## EXCERPTED DATA
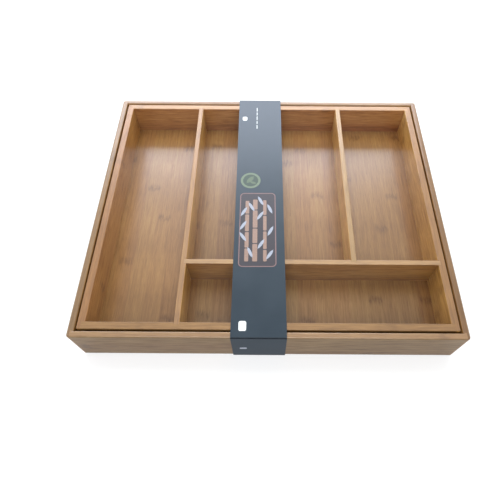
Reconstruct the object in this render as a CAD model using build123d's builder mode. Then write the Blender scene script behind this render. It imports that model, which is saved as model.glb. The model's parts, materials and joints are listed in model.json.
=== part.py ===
from build123d import *

import os

# Expanding bamboo cutlery tray with a printed card sleeve, closed, as it is sold.
# A main tray with five compartments nests between two outer wings, which slide out to the left and right.
# +X runs to the right, +Y to the back, +Z up. The origin is under the middle of the whole, at its lowest face.

os.makedirs("parts", exist_ok=True)

# Overall sizes of the closed tray, in millimetres
tray_width = 415.0
tray_depth = 353.0
tray_height = 53.0

# Stock thicknesses
outer_board = 7.0
inner_board = 8.0
divider_board = 6.0
main_floor_thick = 6.0
wing_floor_thick = 4.0
card_thick = 0.45

# Compartments of the main tray
long_slot_width = 92.0
right_slot_width = 91.5
front_slot_depth = 70.0

# How the trays nest and slide
nest_gap = 2.0
slide_clear = 0.4
seam_gap = 0.4
foot_recess = 4.0
wing_travel = 88.0

# Joints between the boards
wing_rabbet_wall = 3.5
main_rabbet_wall = 4.0
dado_depth = 2.5
floor_groove_depth = 3.2

# Stop pegs, glued up into the main floor, which run in slots in the wing floors
peg_radius = 4.0
peg_cover = 2.0
peg_glue_gap = 0.05
peg_spread = 200.0
slot_clear = 0.4
slot_end_wood = 17.0

# Edges
corner_round = 3.0
rim_round = 2.0
foot_round = 1.0
edge_round = 0.8
divider_edge_round = 0.7
peg_chamfer = 0.6

# Card sleeve
sleeve_width = 58.0
sleeve_shift = -11.5
sleeve_skew = 3.0
sleeve_clear = 0.55
fold_round = 0.5
glue_flap_depth = 18.0

# Overrun for cuts that leave a board
overrun = 1.0

# Levels
tray_base_z = card_thick + sleeve_clear
tray_top_z = tray_base_z + tray_height
wing_floor_z = tray_base_z + foot_recess
wing_floor_top_z = wing_floor_z + wing_floor_thick
main_floor_z = wing_floor_top_z + slide_clear
main_floor_top_z = main_floor_z + main_floor_thick
groove_top_z = main_floor_top_z + slide_clear
wall_z = (main_floor_top_z, tray_top_z)
board_z = (tray_base_z, tray_top_z)

# Plan places, measured from the middle of the tray
half_width = tray_width / 2
half_depth = tray_depth / 2
half_divider = divider_board / 2
wing_inside_x = half_width - outer_board
wing_inside_y = half_depth - outer_board
main_half_width = wing_inside_x - nest_gap
main_half_depth = wing_inside_y - nest_gap
main_inside_x = main_half_width - inner_board
main_inside_y = main_half_depth - inner_board
main_rabbet_x = main_half_width - main_rabbet_wall
wing_rabbet_x = half_width - wing_rabbet_wall
groove_end_y = wing_inside_y + floor_groove_depth
dado_end_y = main_inside_y + dado_depth
long_divider_x = -main_inside_x + long_slot_width + half_divider
right_divider_x = main_inside_x - right_slot_width - half_divider
middle_divider_x = (long_divider_x + right_divider_x) / 2
cross_y = (-main_inside_y + front_slot_depth, -main_inside_y + front_slot_depth + divider_board)
slot_radius = peg_radius + slot_clear
seam_x = seam_gap / 2
slot_inner_x = seam_x + slot_end_wood + slot_radius
peg_x = slot_inner_x + wing_travel
peg_y = peg_spread / 2

LEFT = -1
RIGHT = 1
FRONT = -1
BACK = 1
side_names = {LEFT: "left", RIGHT: "right"}
end_names = {FRONT: "front", BACK: "back"}


def save(builder, name):
    """Label a finished piece and write it as one STEP file."""
    builder.part.label = name
    export_step(builder.part, f"parts/{name}.step")
    print(f"{name}: {len(builder.part.solids())} solid, {builder.part.volume / 1000:.1f} cm3")


def block(x_span, y_span, z_span, mode=Mode.ADD):
    """A box between pairs of places, added to or cut from the part being built."""
    spans = (x_span, y_span, z_span)
    sizes = [abs(high - low) for low, high in spans]
    middle = tuple(sum(span) / 2 for span in spans)
    with Locations(middle):
        Box(*sizes, mode=mode)


def top_edges(builder):
    """The edges round a board's upper face."""
    return builder.faces().sort_by(Axis.Z)[-1].edges()


# Main tray floor: the walls stand on it, and its front and back edges reach past them as lips
# that run in the wings' grooves
lip_y = groove_end_y - slide_clear
with BuildPart() as main_floor:
    block((-main_half_width, main_half_width), (-lip_y, lip_y), (main_floor_z, main_floor_top_z))
    fillet(main_floor.edges().filter_by(Axis.X), edge_round)
    with BuildSketch(Plane.XY.offset(main_floor_z)) as peg_holes:
        with GridLocations(2 * peg_x, 2 * peg_y, 2, 2):
            Circle(peg_radius + peg_glue_gap)
    extrude(amount=main_floor_thick - peg_cover, mode=Mode.SUBTRACT)
save(main_floor, "main_floor")


# Main frame: the four main walls' outline as one ring, with its edges eased all round as it is sanded.
# Each wall is its stretch of the ring.
with BuildPart() as main_frame:
    block((-main_half_width, main_half_width), (-main_half_depth, main_half_depth), wall_z)
    fillet(main_frame.edges().filter_by(Axis.Z), edge_round)
    block((-main_inside_x, main_inside_x), (-main_inside_y, main_inside_y), wall_z, Mode.SUBTRACT)
    fillet(top_edges(main_frame), edge_round)


# Main tray side walls: they run the full depth, with a rabbet at each end for the front and back walls.
# The right one has a dado for the cross divider.
def main_side_wall(side):
    outer_x = side * main_half_width
    inner_x = side * main_inside_x
    cut_x = inner_x - side * overrun
    with BuildPart() as wall:
        add(main_frame.part)
        block((outer_x, inner_x), (-main_half_depth, main_half_depth), wall_z, Mode.INTERSECT)
        for end in (FRONT, BACK):
            rabbet_y = (end * main_inside_y, end * (main_half_depth + overrun))
            block((side * main_rabbet_x, cut_x), rabbet_y, wall_z, Mode.SUBTRACT)
        if side == RIGHT:
            block((inner_x + dado_depth, cut_x), cross_y, wall_z, Mode.SUBTRACT)
    return wall


for side in (LEFT, RIGHT):
    save(main_side_wall(side), f"main_{side_names[side]}_wall")


# Main tray front and back walls: they sit in the side walls' rabbets, with dados for the divider ends
def main_end_wall(end, divider_places):
    outer_y = end * main_half_depth
    inner_y = end * main_inside_y
    with BuildPart() as wall:
        add(main_frame.part)
        block((-main_rabbet_x, main_rabbet_x), (outer_y, inner_y), wall_z, Mode.INTERSECT)
        for place in divider_places:
            dado_x = (place - half_divider, place + half_divider)
            block(dado_x, (end * dado_end_y, inner_y - end * overrun), wall_z, Mode.SUBTRACT)
    return wall


save(main_end_wall(FRONT, [long_divider_x]), "main_front_wall")
save(main_end_wall(BACK, [long_divider_x, middle_divider_x, right_divider_x]), "main_back_wall")

# Long divider: front wall to back wall, with a dado in its right face for the cross divider
long_right_x = long_divider_x + half_divider
cross_start_x = long_right_x - dado_depth
with BuildPart() as long_divider:
    block((long_divider_x - half_divider, long_right_x), (-dado_end_y, dado_end_y), wall_z)
    fillet(top_edges(long_divider).filter_by(Axis.Y), divider_edge_round)
    block((cross_start_x, long_right_x + overrun), cross_y, wall_z, Mode.SUBTRACT)
save(long_divider, "long_divider")

# Cross divider: long divider to right wall, with dados in its back face for the two short dividers
cross_back_y = cross_y[1]
short_start_y = cross_back_y - dado_depth
with BuildPart() as cross_divider:
    block((cross_start_x, main_inside_x + dado_depth), cross_y, wall_z)
    fillet(top_edges(cross_divider).filter_by(Axis.X), divider_edge_round)
    for place in (middle_divider_x, right_divider_x):
        dado_x = (place - half_divider, place + half_divider)
        block(dado_x, (short_start_y, cross_back_y + overrun), wall_z, Mode.SUBTRACT)
save(cross_divider, "cross_divider")


# Short dividers: cross divider to back wall
def short_divider(place):
    with BuildPart() as divider:
        block((place - half_divider, place + half_divider), (short_start_y, dado_end_y), wall_z)
        fillet(top_edges(divider).filter_by(Axis.Y), divider_edge_round)
    return divider


save(short_divider(middle_divider_x), "middle_divider")
save(short_divider(right_divider_x), "right_divider")


# Stop pegs: glued up into the main floor, their lower ends level with the underside of the wing floor
def stop_pegs(side):
    with BuildPart() as pegs:
        with BuildSketch(Plane.XY.offset(wing_floor_z)) as peg_section:
            with Locations((side * peg_x, -peg_y), (side * peg_x, peg_y)):
                Circle(peg_radius)
        extrude(amount=main_floor_top_z - peg_cover - wing_floor_z)
        lower_rims = pegs.edges().filter_by(GeomType.CIRCLE).group_by(Axis.Z)[0]
        chamfer(lower_rims, peg_chamfer)
    return pegs


for side in (LEFT, RIGHT):
    save(stop_pegs(side), f"{side_names[side]}_stop_pegs")


# Outer frame: the boards of both wings as one ring, rounded over along the top, at the corners and at the foot.
# Each board is its stretch of the ring.
with BuildPart() as outer_frame:
    block((-half_width, half_width), (-half_depth, half_depth), board_z)
    fillet(outer_frame.edges().filter_by(Axis.Z), corner_round)
    fillet(outer_frame.faces().sort_by(Axis.Z)[0].edges(), foot_round)
    block((-wing_inside_x, wing_inside_x), (-wing_inside_y, wing_inside_y), board_z, Mode.SUBTRACT)
    fillet(top_edges(outer_frame), rim_round)


# Wing side boards: full depth, with a rabbet at each end for the rails and a groove for the wing floor
def wing_side(side):
    outer_x = side * half_width
    inner_x = side * wing_inside_x
    cut_x = inner_x - side * overrun
    with BuildPart() as board:
        add(outer_frame.part)
        block((outer_x, inner_x), (-half_depth, half_depth), board_z, Mode.INTERSECT)
        for end in (FRONT, BACK):
            rabbet_y = (end * wing_inside_y, end * (half_depth + overrun))
            block((side * wing_rabbet_x, cut_x), rabbet_y, board_z, Mode.SUBTRACT)
        groove_x = (inner_x + side * floor_groove_depth, cut_x)
        block(groove_x, (-groove_end_y, groove_end_y), (wing_floor_z, wing_floor_top_z), Mode.SUBTRACT)
    return board


# Wing rails: half the front or back each, grooved inside for the wing floor and the main floor's lip above it
def wing_rail(side, end):
    outer_y = end * half_depth
    inner_y = end * wing_inside_y
    seam_end_x = side * seam_x
    rabbet_end_x = side * wing_rabbet_x
    with BuildPart() as rail:
        add(outer_frame.part)
        block((seam_end_x, rabbet_end_x), (outer_y, inner_y), board_z, Mode.INTERSECT)
        groove_x = (seam_end_x - side * overrun, rabbet_end_x + side * overrun)
        groove_y = (end * groove_end_y, inner_y - end * overrun)
        block(groove_x, groove_y, (wing_floor_z, groove_top_z), Mode.SUBTRACT)
    return rail


# Wing floors: held in the grooves on three sides, with two slots that the stop pegs run in
def wing_floor(side):
    outer_x = side * (wing_inside_x + floor_groove_depth)
    slot_middle_x = side * (slot_inner_x + peg_x) / 2
    with BuildPart() as floor:
        block((side * seam_x, outer_x), (-groove_end_y, groove_end_y), (wing_floor_z, wing_floor_top_z))
        with BuildSketch(Plane.XY.offset(wing_floor_z)) as slots:
            with Locations((slot_middle_x, -peg_y), (slot_middle_x, peg_y)):
                SlotCenterToCenter(wing_travel, 2 * slot_radius)
        extrude(amount=wing_floor_thick, mode=Mode.SUBTRACT)
    return floor


for side in (LEFT, RIGHT):
    wing = f"{side_names[side]}_wing"
    save(wing_side(side), f"{wing}_side")
    save(wing_floor(side), f"{wing}_floor")
    for end in (FRONT, BACK):
        save(wing_rail(side, end), f"{wing}_{end_names[end]}_rail")

# Card sleeve: one strip folded round the closed tray, a little askew. Its ends overlap underneath,
# where the upper one is a glue flap that clears the side boards.
inside_depth = tray_depth + 2 * sleeve_clear
inside_height = tray_height + 2 * sleeve_clear
outside_depth = inside_depth + 2 * card_thick
outside_height = inside_height + 2 * card_thick
sleeve_reach = (sleeve_width + sleeve_skew) / 2
half_sleeve = sleeve_width / 2
half_skew = sleeve_skew / 2
cut_y = outside_depth / 2
with BuildPart() as card_sleeve:
    with BuildSketch(Plane.YZ.offset(sleeve_shift - sleeve_reach)) as loop_section:
        with Locations((0, outside_height / 2)):
            RectangleRounded(outside_depth, outside_height, fold_round + card_thick)
            RectangleRounded(inside_depth, inside_height, fold_round, mode=Mode.SUBTRACT)
        with Locations((0, card_thick)):
            Rectangle(glue_flap_depth, card_thick, align=(Align.CENTER, Align.MIN))
    extrude(amount=2 * sleeve_reach)
    with BuildSketch(Plane.XY) as skewed_strip:
        with BuildLine():
            Polyline(
                (sleeve_shift - half_sleeve + half_skew, -cut_y),
                (sleeve_shift + half_sleeve + half_skew, -cut_y),
                (sleeve_shift + half_sleeve - half_skew, cut_y),
                (sleeve_shift - half_sleeve - half_skew, cut_y),
                close=True,
            )
        make_face()
    extrude(amount=outside_height, mode=Mode.INTERSECT)
save(card_sleeve, "card_sleeve")

print(f"closed {tray_width} x {tray_depth} x {tray_height}, expanded width {tray_width + 2 * wing_travel}")
print(f"middle compartment widths {right_divider_x - middle_divider_x - divider_board:.2f}")
print(f"back compartment length {main_inside_y - cross_back_y:.2f}")
print(f"main floor top at {main_floor_top_z:.2f}, wall tops at {tray_top_z:.2f}")
print(f"dividers at x {long_divider_x:.2f}, {middle_divider_x:.2f}, {right_divider_x:.2f}, cross at y {cross_y}")
print(f"pegs at x {peg_x:.2f}, slots from x {slot_inner_x - slot_radius:.2f} to {peg_x + slot_radius:.2f}")
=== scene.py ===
import json
import math

import bmesh
import bpy
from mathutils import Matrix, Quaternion, Vector

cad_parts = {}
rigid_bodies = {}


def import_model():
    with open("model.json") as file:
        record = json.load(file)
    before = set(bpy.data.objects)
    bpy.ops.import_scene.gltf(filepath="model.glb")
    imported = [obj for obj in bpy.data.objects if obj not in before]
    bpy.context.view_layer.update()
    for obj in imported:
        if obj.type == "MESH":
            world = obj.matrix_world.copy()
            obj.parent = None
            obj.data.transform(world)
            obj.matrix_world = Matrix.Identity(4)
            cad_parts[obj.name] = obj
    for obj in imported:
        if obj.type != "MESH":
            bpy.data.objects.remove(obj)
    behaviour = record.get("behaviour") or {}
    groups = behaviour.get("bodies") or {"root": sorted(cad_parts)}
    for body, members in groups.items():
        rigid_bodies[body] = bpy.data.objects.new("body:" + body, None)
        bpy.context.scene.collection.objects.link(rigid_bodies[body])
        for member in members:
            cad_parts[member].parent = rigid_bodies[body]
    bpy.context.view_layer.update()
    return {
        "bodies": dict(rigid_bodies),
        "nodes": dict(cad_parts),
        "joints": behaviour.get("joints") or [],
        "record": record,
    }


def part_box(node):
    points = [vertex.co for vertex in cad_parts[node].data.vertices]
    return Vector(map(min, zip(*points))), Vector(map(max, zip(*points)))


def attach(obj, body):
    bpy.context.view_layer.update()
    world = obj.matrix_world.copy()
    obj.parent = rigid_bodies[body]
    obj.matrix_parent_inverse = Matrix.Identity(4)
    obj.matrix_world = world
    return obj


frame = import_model()
nodes = frame["nodes"]
print("frame loaded,", len(nodes), "nodes")


# Helpers for node trees. A value is a number, a colour or another node's output.

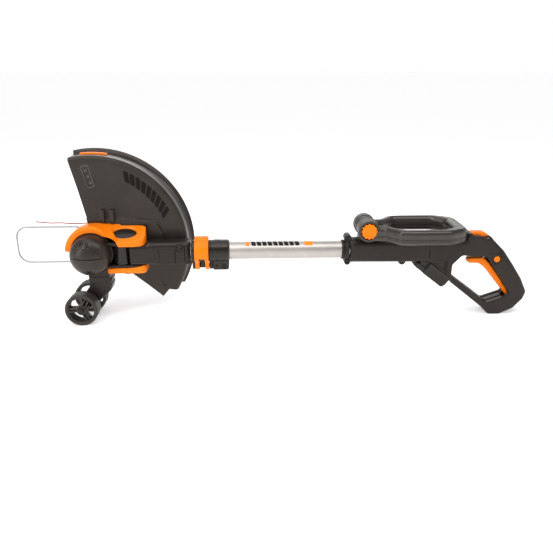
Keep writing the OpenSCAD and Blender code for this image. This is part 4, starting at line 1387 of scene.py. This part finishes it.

## WHAT YOU WILL DO
In the entries above, find each line with the word "record" and show it.

## COMPLETE RESPONSE
        record = json.load(file)
    behaviour = record.get("behaviour") or {}
        "record": record,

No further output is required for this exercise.